One of the things lost on my childhood self that seems glaringly obvious now is that Bedknobs and Broomsticks was directed by Robert Stevenson, who also directed Mary Poppins. Along for the ride are Poppins screenwriters Bill Walsh and Don DaGradi and songwriters Richard M. Sherman and Robert B. Sherman. Watching it now, it stands out how "Locomotion" sounds awfully similar to "A Spoonful of Sugar" mashed with "Supercalifragilisticexpialidocious", and glaringly obvious that film is straining to get in that animated trip to Naboombu and subsequent soccer game. Further investigation reveals that the studio both reused a song that never made it into Poppins and even tried to cast Julie Andrews. Since Poppins is another film I haven't seen in at least fifteen years, it's hard to measure if this hurts Bedknobs and Broomsticks, but it's definitely as clear as day.
Things that are a detraction start with the complete lack of romantic chemistry between Lansbury and co-star Tomlinson. Both of them give good performances and they have a friendly rivalry, but it's really hard to believe that these two have feelings for one another. A couple of jokes Browne's jokes are also sexist (both of which boil down to "Women are disorganized!"), and his lesser numbers are a slog ("Elgantine" is, frankly, not very good). The three child actors fall in the middle of the road, with are some flat notes here and there. The strangest moment in the movie combines all of the above and wraps it in a cliché: the kids cry when Browne thinks about leaving, and actually comment outright on the fact that he's become their new father figure, despite being almost a total stranger. Kids can say the darndest things, but this moment feels more like a screenplay awkwardly spelling things out.
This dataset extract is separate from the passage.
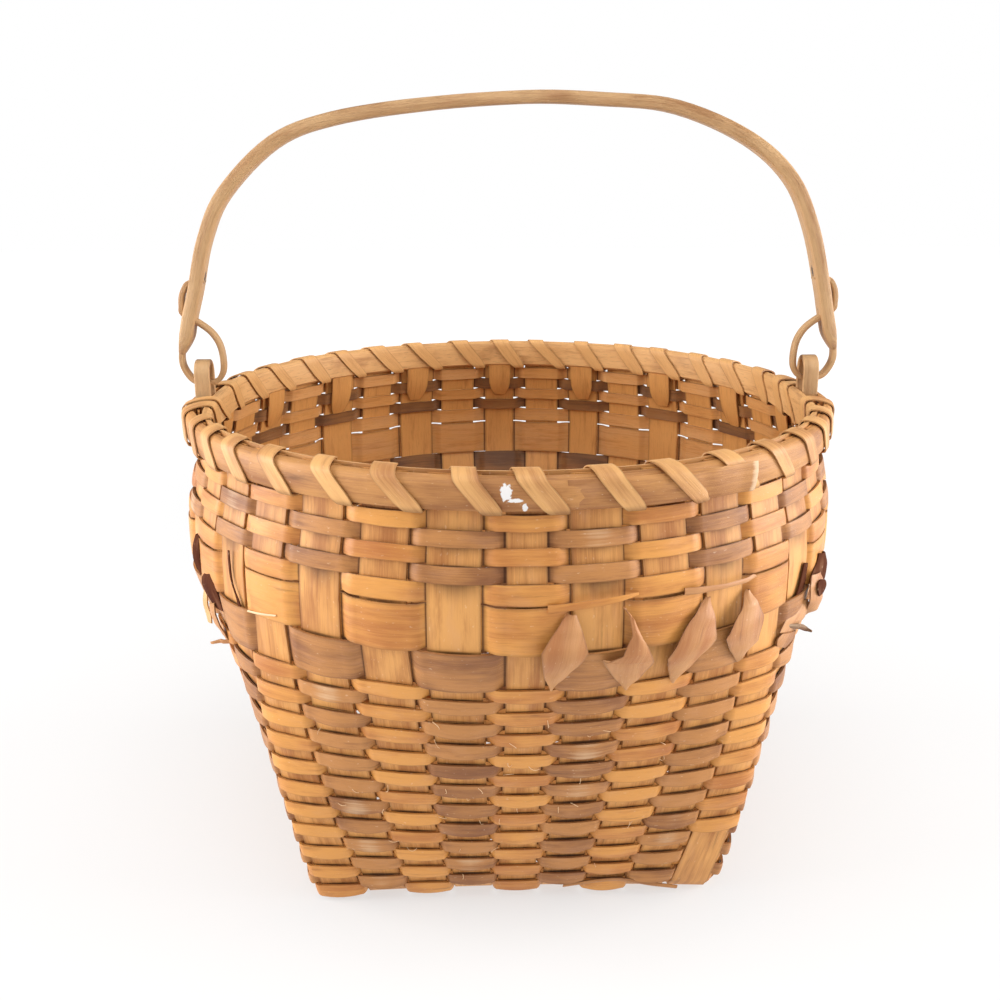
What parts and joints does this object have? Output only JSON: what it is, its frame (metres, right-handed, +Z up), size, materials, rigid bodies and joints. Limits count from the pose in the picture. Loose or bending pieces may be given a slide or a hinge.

The other odd choice is the depiction of the Nazis. Quentin Tarantino using history on his own terms is one thing, but Bedknobs and Broomsticks occupies an odd gray area. Even twenty years after the end of the war, the Nazis make for an easy villain, but this being a Disney film, their evil is so vaguely defined that specifying they're Nazis is almost odd. The details are there: the movie opens with someone painting out the signposts so enemy spies can't identify the towns, the children discuss other guardians being killed by enemy bombs, and when the troops show up, they come armed with real bullets and cut the phone lines. It's never exactly harrowing or even dark, but it still seems weird that after all of that they turn into wacky comedy baddies who get clonked on the head, kicked in the butt and pinned to trees by walking suits of armor. On the other hand, maybe being reduced to victims of pratfall hijinks is the most damning punishment of all.
It's hard to gauge how hard it would've been scraping through the rough patches of Bedknobs and Broomsticks without childhood memories fueling my interest, but it seems likely that Lansbury's charm and the overall cheery and visually exciting nature of the film would've been enough. Ten years on, and I'm still not at the age of not believing. Even with the skepticism that comes from revisiting old favorites, this fitfully charming film manages to squeak through.
The Video and Audio
A Dolby Digital 5.1 track is alright, coming to life during the movie's numerous songs, but sounding kind of flat otherwise. Directional effects are limited. I doubt it will make anyone jump out of their seats, but it works as well as can be expected given the age of the film. English, French and Spanish subtitles are included, along with a 5.1 French track.
Next, a deleted scene of sorts called "'A Step in the Right Direction' Reconstruction" (3:48) patches together a cut scene using photographs. It's another musical number with Angela Lansbury, and it's okay, although within the film, it'd probably be another bit dragging the running time down. Similarly, there is a short clip entitled "David Tomlinson 'Portobello Road' Recording Session" (1:10) that gives the audience a good look at Tomlinson off-set, but not much else.
The disc is rounded out by a gallery of four extremely awesome original theatrical trailers (3:43, 1:33, 2:22 and 1:39) and a weird promo called "Dylan and Cole Sprouse Blu-Ray is Cool!" (4:45), which outlines the format for dummies. Not quite as strained as the featurette, but still pretty strained. Trailers for Snow White and the Seven Dwarfs on Blu-Ray, The Princess and the Frog and the still-awful-looking Santa Buddies play before the main menu. Additional trailers for Disney Blu-Ray, Disney Movie Rewards, Up, Like Stars on Earth (practically miniaturized non-anamorphic video windowboxed in an anamorphic frame), Tinkerbell and the Lost Treasure and the D23 online Disney fan community can be found under Sneak Peeks on the main menu. The bonus features are subtitled in English, French and Spanish.